Alfre Woodard Stars in ‘Juanita’

The stars shine a little brighter when Alfre Woodard is in the picture, but in Netflix’s ‘Juanita’ (2019), the multiple award-winning actress takes centre stage.

Starring as the titular character, a nurse whose children are a mire of ghetto clichés including a “hoeing” responsibility-absolving single mother, a son in jail and another in a gang, the film presents an older black woman fraying at the edges while carrying her family on her back.

Though the life and trials of the long suffering black mother have long been held up as some kind of inspiring martyrdom, in ‘Juanita’, this old chestnut hits the road.

Literally.

Urgently making her way west on a Greyhound bound for pretty much the first place that calls to her on the map, Juanita packs her anxiety in a rolley bag and travels solo ultimately finding freedom, healing and extending her family on the way.

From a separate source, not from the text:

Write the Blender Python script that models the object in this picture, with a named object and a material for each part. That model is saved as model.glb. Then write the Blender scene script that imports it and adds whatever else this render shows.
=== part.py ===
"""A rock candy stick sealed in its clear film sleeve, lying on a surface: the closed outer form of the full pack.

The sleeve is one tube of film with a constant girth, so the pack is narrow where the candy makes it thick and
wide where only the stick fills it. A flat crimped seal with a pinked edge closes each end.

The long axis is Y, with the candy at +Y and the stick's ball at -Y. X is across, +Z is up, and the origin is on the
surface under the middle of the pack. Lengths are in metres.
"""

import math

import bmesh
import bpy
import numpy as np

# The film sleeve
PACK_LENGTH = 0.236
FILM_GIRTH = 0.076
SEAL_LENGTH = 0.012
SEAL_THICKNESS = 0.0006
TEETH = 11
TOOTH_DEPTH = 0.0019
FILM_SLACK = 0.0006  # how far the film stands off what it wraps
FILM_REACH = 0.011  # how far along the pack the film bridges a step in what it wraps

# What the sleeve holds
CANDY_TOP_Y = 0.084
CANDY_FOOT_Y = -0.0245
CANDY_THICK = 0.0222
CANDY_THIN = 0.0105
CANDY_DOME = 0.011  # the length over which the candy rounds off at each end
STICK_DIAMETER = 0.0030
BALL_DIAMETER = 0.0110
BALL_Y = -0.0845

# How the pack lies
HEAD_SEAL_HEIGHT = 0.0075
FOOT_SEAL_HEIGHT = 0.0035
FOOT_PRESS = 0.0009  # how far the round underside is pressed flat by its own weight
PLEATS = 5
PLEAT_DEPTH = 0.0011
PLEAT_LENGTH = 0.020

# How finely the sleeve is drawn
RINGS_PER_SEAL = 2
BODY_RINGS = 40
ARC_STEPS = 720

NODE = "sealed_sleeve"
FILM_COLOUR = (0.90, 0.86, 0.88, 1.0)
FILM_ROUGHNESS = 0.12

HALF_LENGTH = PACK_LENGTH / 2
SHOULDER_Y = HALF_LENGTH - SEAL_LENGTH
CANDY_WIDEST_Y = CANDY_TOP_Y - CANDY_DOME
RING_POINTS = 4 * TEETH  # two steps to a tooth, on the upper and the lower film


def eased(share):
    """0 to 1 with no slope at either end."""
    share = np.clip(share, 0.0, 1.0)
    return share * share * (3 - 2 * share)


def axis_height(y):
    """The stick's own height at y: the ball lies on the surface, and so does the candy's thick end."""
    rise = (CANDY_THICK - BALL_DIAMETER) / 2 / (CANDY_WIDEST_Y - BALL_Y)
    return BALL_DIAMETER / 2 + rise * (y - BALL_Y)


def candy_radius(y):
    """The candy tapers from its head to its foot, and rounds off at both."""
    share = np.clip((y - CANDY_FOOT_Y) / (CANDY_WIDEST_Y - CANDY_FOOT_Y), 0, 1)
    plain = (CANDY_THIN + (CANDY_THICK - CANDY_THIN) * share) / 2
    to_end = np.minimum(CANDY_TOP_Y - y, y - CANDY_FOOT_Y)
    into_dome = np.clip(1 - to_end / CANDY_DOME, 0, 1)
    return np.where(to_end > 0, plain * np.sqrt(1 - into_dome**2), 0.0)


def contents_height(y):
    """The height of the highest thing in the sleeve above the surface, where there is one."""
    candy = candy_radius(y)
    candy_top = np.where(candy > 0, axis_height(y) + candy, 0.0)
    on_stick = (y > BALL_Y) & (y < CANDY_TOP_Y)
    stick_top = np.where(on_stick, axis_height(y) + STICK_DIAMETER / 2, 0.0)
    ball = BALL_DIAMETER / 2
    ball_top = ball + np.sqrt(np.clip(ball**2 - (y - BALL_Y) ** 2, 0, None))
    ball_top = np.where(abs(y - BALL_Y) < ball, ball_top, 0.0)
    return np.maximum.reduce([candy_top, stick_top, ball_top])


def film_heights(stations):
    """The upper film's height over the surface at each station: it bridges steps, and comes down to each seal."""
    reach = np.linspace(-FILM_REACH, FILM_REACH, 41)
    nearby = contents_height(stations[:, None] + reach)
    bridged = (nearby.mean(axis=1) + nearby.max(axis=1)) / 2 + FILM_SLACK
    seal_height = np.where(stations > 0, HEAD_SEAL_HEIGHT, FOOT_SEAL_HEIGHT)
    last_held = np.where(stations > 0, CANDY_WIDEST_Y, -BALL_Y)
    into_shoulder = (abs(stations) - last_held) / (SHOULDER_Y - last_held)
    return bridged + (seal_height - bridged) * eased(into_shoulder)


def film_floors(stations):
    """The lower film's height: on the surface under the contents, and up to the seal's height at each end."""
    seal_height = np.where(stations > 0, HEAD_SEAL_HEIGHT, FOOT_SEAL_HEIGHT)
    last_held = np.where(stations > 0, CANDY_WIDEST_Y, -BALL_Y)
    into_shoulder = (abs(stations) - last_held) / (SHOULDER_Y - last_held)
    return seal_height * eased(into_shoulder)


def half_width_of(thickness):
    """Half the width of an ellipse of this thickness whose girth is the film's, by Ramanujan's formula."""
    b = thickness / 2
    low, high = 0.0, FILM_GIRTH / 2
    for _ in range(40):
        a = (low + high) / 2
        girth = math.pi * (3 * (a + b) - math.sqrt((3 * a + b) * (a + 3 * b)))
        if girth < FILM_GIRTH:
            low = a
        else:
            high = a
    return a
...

A rallying cry for older black women to travel alone, live their best lives and give their grown children the push they need to come into their own, ‘Juanita’ does little to impress with regard to pacing, direction and erratic breaking of the fourth wall peppered with lusty dream sequences featuring Blair Underwood.

Nevertheless, and despite some preachy moments, the film presents something memorable.

Woodard and James Beach starring in a narrative where the middle-aged black woman isn’t just magical (as black girls are) but a woman giving herself a second chance at life on her own terms amidst the charm of a Native American-owned French restaurant in a town called Paper Moon.

Stream this for a novel, relatively complex and even inspiring take on middle-aged black women and read Sheila Williams’ ‘Dancing On the Edge of the Roof’ for the source material.